The influence of types of radiation terminals on indoor temperature and velocity distribution

Radiation cooling belongs to a new air conditioning method, which transfers heat mainly by radiation than by convection. Because of this, radiation cooling system is believed to create an improved thermal comfort environment than the conventional all-air system. In addition, it has the advantages of reduced energy consumption, shifted peak point of electricity, decreased air duct size, etc. Combined radiant cooling and displacement ventilation air conditioning systems has been successfully used in many projects as a dedicated outdoor air system (DOAS) with parallel sensible cooling air conditioning system and many literatures have been published on these systems.
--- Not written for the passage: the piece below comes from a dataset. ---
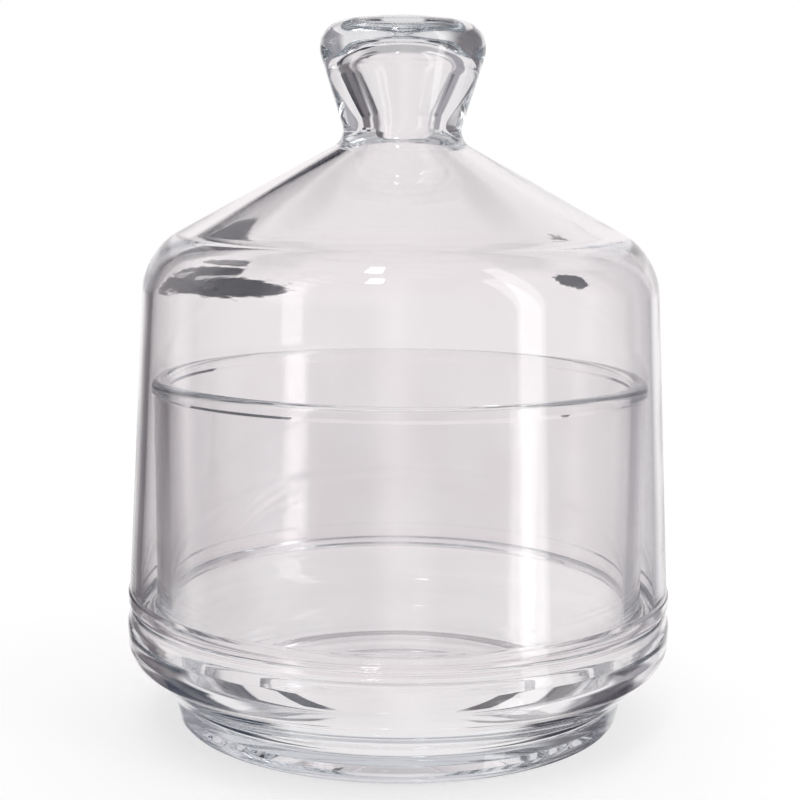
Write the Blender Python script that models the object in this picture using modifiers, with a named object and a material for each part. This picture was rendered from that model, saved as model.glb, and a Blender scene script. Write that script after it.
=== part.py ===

However, many of these researches focused on system modelling, performance evaluation, thermal comfort assessment, condensation issues or the control methods of the radiant cooling system. The influence of radiant cooling terminal types to the corresponding indoor microenvironments such as air temperature and velocity distribution has not been reported. The aim of this paper is to investigates the characteristics and performance of different radiant cooling terminals and provide guidelines for practical engineering. Using a typical office room as the simulation object, three radiant cooling air conditioning systems with different radiant terminals are designed respectively, that is, the floor radiant cooling system (system 1), the metal radiant chilled ceiling system (system 2), and capillary tube chilled ceiling system (system 3). Simulation models were developed to study the influence of radiant cooling terminal types to indoor temperature and velocity distribution. The simulation results show that the indoor temperatures of these three systems are satisfied with the designed temperature requirements. The temperature differences between z=0.1m and z=1.1m of system 1 is slightly higher than 3°C, while that of the system 2 and system 3 is less than 3°C, which is satisfied with the ISO7730 comfort requirements. The supply air velocities of the three systems are far less than 0.3m/s, which meet the comfort requirements. The temperature gradient of system 3 is the smallest and its velocity distribution is the most uniform among these three radiation cooling systems.